Copy these lines exactly and nothing else: from the line holding "Reconstruct the object in this render as a 3D" to the line holding "ROOT_RADIUS = 0.005", both lines included.

** START OF The input **

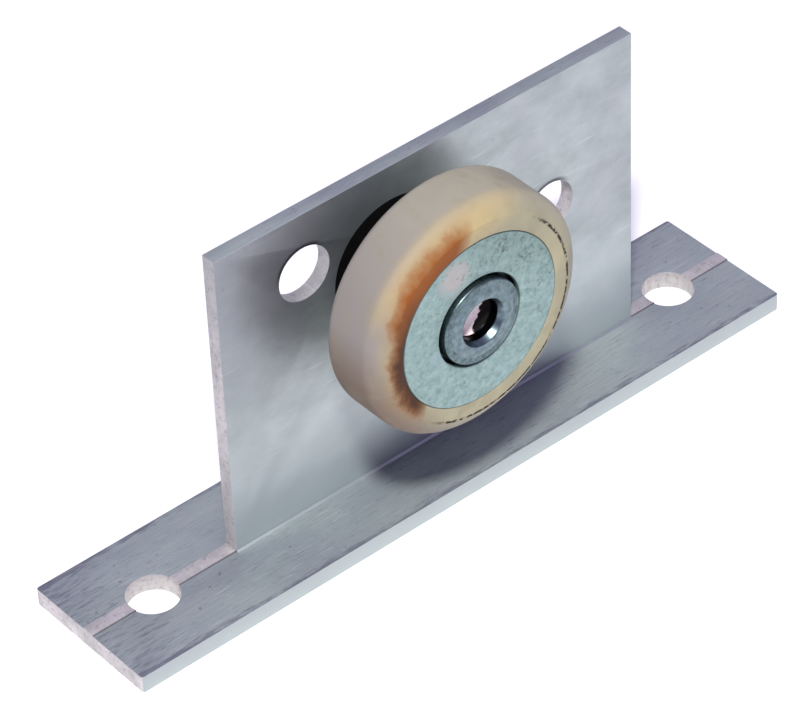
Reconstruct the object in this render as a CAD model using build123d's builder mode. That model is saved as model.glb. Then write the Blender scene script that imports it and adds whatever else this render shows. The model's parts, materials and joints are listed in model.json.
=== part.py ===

** END OF The input **
** START OF The input **

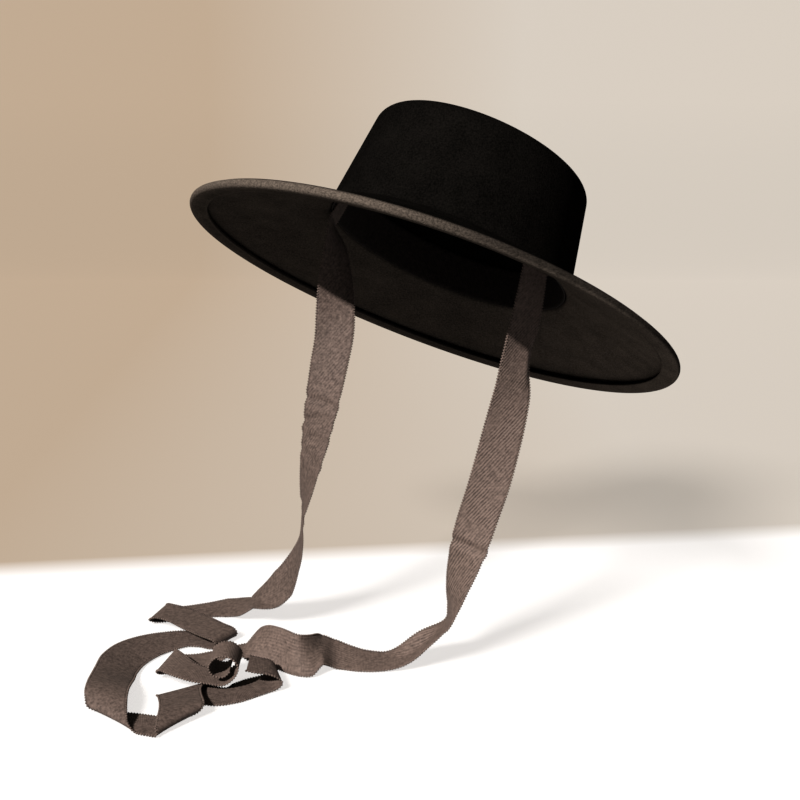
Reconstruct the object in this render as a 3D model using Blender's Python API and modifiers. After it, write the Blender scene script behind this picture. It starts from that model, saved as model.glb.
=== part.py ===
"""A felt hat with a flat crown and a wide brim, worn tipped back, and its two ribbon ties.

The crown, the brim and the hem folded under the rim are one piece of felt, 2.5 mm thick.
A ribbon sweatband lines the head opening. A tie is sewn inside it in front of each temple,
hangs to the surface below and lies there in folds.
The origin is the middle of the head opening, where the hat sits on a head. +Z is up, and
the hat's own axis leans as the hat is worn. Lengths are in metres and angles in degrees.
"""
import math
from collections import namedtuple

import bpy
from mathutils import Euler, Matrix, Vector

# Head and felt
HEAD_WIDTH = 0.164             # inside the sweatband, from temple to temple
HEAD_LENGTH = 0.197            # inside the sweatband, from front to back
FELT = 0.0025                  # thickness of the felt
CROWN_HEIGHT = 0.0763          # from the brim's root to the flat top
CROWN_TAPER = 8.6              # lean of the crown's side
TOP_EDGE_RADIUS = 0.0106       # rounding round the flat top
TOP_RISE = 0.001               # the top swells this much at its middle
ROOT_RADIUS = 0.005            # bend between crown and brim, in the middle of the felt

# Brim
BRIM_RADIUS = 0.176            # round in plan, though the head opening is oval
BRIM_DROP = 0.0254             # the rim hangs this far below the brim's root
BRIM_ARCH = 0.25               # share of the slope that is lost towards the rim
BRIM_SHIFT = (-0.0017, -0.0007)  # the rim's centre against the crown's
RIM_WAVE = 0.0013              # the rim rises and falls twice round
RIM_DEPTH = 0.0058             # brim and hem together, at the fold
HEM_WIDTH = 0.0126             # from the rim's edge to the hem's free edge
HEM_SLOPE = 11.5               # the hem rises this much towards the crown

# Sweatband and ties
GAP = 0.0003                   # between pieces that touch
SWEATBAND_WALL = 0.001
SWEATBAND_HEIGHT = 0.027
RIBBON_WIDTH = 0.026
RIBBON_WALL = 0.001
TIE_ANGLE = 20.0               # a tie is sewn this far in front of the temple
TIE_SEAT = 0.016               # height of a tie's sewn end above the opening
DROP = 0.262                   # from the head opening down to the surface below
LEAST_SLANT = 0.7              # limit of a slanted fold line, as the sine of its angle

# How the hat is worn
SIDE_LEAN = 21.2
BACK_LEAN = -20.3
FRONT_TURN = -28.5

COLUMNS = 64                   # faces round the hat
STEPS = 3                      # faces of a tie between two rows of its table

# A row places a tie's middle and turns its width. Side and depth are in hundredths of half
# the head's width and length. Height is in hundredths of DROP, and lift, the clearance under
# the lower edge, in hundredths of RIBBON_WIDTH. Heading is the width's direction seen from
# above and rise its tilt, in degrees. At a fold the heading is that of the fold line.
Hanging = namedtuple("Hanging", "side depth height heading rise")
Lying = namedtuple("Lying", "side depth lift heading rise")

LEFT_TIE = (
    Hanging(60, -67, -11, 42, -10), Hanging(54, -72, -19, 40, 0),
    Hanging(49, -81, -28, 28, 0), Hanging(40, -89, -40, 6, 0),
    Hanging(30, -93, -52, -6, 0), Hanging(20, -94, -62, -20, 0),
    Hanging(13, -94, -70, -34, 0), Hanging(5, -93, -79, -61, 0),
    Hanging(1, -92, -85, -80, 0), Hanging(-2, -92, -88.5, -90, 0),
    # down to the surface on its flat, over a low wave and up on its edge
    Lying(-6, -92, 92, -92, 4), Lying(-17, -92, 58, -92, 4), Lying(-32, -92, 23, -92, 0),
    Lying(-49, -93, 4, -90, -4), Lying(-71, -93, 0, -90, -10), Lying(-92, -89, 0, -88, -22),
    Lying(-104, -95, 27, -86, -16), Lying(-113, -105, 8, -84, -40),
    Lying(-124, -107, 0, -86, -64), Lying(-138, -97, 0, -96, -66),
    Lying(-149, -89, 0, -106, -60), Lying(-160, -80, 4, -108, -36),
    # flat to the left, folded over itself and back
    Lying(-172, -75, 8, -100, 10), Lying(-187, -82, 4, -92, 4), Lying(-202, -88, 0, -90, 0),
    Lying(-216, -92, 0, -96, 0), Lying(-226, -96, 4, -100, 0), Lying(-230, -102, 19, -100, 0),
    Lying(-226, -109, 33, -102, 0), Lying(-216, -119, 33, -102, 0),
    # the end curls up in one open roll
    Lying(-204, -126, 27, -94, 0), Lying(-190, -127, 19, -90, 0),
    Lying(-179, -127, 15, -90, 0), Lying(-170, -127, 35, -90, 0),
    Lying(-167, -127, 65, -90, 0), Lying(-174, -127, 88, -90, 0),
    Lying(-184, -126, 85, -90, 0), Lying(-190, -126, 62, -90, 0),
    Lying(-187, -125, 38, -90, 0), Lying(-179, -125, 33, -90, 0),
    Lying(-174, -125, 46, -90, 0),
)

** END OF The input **

• _Correct answer_
Reconstruct the object in this render as a 3D model using Blender's Python API and modifiers. After it, write the Blender scene script behind this picture. It starts from that model, saved as model.glb.
=== part.py ===
"""A felt hat with a flat crown and a wide brim, worn tipped back, and its two ribbon ties.

The crown, the brim and the hem folded under the rim are one piece of felt, 2.5 mm thick.
A ribbon sweatband lines the head opening. A tie is sewn inside it in front of each temple,
hangs to the surface below and lies there in folds.
The origin is the middle of the head opening, where the hat sits on a head. +Z is up, and
the hat's own axis leans as the hat is worn. Lengths are in metres and angles in degrees.
"""
import math
from collections import namedtuple

import bpy
from mathutils import Euler, Matrix, Vector

# Head and felt
HEAD_WIDTH = 0.164             # inside the sweatband, from temple to temple
HEAD_LENGTH = 0.197            # inside the sweatband, from front to back
FELT = 0.0025                  # thickness of the felt
CROWN_HEIGHT = 0.0763          # from the brim's root to the flat top
CROWN_TAPER = 8.6              # lean of the crown's side
TOP_EDGE_RADIUS = 0.0106       # rounding round the flat top
TOP_RISE = 0.001               # the top swells this much at its middle
ROOT_RADIUS = 0.005            # bend between crown and brim, in the middle of the felt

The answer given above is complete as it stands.